- WHAT YOU HAVE TO DO -
Reproduce only this span: the line containing "obj.matrix_parent_inverse = Matrix.Identity(4)", the line containing "cad_parts[node].hide_render = cad_parts[node].hide_viewport", and every line between them, all exactly as given.

Start of INFORMATION PROVIDED

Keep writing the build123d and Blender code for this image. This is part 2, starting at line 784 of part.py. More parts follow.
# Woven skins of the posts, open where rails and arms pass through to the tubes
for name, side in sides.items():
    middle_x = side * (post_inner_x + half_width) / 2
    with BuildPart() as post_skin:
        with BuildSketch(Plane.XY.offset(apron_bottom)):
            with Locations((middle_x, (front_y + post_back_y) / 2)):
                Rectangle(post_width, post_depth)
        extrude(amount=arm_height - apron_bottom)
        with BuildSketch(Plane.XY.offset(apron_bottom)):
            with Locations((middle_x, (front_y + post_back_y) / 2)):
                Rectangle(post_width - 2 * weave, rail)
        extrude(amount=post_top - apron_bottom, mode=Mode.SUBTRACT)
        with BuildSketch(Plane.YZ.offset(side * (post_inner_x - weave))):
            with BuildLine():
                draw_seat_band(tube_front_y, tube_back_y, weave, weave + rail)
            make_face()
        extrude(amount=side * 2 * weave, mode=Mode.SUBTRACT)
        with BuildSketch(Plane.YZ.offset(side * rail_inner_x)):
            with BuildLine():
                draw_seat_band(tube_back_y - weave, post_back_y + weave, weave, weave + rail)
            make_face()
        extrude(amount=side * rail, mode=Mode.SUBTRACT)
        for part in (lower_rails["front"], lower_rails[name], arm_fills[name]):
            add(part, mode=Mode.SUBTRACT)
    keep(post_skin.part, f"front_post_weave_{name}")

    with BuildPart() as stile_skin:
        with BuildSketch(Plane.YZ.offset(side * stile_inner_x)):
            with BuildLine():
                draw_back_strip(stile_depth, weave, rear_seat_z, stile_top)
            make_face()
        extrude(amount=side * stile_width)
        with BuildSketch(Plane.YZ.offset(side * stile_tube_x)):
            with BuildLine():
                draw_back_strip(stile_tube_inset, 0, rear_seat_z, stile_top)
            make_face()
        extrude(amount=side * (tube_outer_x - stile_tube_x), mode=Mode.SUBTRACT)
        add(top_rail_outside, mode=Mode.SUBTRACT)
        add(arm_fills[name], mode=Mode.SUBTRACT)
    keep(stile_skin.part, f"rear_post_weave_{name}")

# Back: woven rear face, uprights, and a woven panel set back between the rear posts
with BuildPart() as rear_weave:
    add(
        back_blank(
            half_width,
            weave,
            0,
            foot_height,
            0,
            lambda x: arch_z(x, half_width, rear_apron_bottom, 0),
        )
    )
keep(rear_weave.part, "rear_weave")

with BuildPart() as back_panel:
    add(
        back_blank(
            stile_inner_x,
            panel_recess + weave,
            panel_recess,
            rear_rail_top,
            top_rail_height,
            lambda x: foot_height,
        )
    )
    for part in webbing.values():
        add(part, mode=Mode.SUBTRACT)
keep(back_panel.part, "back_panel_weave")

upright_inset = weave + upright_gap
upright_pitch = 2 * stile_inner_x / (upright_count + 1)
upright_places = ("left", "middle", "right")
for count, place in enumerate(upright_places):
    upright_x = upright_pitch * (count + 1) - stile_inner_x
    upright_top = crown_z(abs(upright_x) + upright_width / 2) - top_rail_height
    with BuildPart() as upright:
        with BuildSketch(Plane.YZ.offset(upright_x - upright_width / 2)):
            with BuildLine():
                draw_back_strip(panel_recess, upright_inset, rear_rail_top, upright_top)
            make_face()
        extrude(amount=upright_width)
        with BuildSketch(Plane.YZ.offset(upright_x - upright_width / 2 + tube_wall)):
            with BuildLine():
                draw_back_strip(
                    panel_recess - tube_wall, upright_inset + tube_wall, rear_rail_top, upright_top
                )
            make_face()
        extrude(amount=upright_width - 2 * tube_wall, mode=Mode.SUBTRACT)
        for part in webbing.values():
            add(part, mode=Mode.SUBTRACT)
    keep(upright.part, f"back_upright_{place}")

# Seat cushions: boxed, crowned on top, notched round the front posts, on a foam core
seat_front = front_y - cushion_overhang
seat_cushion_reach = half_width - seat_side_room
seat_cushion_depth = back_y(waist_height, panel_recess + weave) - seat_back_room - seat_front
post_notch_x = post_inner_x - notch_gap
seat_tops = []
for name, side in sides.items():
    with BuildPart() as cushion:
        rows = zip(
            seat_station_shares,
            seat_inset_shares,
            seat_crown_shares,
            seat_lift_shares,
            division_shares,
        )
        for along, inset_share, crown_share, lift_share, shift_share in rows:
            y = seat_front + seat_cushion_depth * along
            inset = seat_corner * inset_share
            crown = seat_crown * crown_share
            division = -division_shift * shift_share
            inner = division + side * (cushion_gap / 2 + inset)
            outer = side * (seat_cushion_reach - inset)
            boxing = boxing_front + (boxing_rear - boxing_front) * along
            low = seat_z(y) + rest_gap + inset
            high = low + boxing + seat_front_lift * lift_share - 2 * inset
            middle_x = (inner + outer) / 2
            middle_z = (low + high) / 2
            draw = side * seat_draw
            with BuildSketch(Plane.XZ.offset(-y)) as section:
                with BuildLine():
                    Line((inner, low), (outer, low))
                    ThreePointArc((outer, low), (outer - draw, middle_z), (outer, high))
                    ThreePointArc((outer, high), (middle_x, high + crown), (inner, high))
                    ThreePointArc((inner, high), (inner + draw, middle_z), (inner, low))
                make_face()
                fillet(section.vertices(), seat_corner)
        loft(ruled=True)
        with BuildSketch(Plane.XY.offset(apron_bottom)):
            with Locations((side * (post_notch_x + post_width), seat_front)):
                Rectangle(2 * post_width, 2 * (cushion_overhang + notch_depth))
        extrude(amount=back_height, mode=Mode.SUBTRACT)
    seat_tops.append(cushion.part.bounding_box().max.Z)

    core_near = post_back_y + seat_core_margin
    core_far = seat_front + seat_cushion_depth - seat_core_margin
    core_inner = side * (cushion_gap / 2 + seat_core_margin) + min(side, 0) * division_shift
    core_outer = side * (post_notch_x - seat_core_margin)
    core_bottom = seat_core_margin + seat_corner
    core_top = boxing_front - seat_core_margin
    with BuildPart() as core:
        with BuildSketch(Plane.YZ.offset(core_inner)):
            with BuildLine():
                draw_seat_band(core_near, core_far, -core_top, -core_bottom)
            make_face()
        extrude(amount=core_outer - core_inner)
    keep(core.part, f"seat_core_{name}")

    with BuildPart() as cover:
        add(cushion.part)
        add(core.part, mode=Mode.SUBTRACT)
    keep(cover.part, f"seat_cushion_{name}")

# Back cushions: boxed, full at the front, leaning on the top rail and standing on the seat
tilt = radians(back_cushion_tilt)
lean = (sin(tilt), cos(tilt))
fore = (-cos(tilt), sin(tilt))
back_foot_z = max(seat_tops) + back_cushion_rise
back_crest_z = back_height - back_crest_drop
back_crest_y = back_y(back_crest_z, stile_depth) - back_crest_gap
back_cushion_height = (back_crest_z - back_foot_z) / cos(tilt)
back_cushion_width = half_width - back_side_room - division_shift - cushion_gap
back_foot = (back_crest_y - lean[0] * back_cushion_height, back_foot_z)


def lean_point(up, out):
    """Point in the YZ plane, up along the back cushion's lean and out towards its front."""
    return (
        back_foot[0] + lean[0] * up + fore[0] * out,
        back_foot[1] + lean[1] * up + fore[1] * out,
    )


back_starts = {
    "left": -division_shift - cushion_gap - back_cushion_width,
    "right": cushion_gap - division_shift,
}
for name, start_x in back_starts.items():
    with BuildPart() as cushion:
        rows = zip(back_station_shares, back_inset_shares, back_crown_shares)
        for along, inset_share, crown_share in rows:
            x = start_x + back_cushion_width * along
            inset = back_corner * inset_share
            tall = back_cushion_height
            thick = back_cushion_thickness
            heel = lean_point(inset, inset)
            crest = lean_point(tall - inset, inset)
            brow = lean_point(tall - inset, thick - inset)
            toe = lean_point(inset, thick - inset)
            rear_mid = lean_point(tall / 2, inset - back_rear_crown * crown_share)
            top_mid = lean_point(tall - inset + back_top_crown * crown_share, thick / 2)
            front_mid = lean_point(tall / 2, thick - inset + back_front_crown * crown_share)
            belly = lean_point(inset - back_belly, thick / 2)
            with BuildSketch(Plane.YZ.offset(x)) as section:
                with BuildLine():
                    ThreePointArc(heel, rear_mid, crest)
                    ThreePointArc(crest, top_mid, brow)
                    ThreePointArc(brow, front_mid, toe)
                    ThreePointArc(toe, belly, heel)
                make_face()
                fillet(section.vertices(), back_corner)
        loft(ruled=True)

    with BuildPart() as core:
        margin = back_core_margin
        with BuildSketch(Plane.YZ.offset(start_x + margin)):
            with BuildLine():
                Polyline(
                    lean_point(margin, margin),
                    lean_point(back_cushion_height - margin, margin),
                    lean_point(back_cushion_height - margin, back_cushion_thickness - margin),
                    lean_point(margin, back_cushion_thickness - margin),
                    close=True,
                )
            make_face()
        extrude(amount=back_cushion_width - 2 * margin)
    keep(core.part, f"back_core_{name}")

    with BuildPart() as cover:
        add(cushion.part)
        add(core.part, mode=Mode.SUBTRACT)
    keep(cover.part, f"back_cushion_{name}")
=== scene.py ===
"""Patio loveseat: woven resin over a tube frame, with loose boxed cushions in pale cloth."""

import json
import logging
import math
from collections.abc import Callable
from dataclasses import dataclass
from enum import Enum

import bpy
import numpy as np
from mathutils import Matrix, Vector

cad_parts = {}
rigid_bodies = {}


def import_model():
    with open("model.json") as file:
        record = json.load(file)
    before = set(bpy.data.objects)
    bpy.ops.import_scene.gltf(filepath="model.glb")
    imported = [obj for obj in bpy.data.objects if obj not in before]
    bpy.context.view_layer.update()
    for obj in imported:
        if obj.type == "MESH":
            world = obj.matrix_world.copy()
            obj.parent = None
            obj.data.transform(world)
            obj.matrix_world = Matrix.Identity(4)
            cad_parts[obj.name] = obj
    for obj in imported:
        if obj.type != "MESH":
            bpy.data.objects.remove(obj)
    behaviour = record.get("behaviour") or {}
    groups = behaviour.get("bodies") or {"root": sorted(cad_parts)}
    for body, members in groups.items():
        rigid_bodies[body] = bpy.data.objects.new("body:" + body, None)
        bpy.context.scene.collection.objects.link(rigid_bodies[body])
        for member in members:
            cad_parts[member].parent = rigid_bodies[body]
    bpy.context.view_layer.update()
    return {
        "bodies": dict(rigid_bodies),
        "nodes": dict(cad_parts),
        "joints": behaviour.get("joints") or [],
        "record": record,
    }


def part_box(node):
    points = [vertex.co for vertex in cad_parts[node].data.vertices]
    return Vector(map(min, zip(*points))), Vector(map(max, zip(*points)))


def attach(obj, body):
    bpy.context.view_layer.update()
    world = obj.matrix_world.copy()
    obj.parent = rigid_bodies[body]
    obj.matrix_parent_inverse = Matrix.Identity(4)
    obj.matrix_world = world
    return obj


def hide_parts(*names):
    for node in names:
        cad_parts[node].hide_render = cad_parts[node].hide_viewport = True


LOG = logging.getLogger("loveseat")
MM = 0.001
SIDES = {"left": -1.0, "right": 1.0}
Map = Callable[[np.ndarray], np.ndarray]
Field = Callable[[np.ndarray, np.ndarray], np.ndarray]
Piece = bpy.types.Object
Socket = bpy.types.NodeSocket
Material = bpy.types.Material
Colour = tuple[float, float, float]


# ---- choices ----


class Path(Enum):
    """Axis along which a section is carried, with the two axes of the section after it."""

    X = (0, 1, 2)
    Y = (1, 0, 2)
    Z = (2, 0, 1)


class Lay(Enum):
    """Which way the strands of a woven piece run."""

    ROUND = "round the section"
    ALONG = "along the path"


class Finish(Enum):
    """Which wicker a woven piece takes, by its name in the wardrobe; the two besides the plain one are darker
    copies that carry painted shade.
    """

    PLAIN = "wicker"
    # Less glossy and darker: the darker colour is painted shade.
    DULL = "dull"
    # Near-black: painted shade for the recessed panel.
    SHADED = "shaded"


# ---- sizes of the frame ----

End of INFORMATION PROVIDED

- SOLUTION TO THE EXERCISE -
    obj.matrix_parent_inverse = Matrix.Identity(4)
    obj.matrix_world = world
    return obj


def hide_parts(*names):
    for node in names:
        cad_parts[node].hide_render = cad_parts[node].hide_viewport = True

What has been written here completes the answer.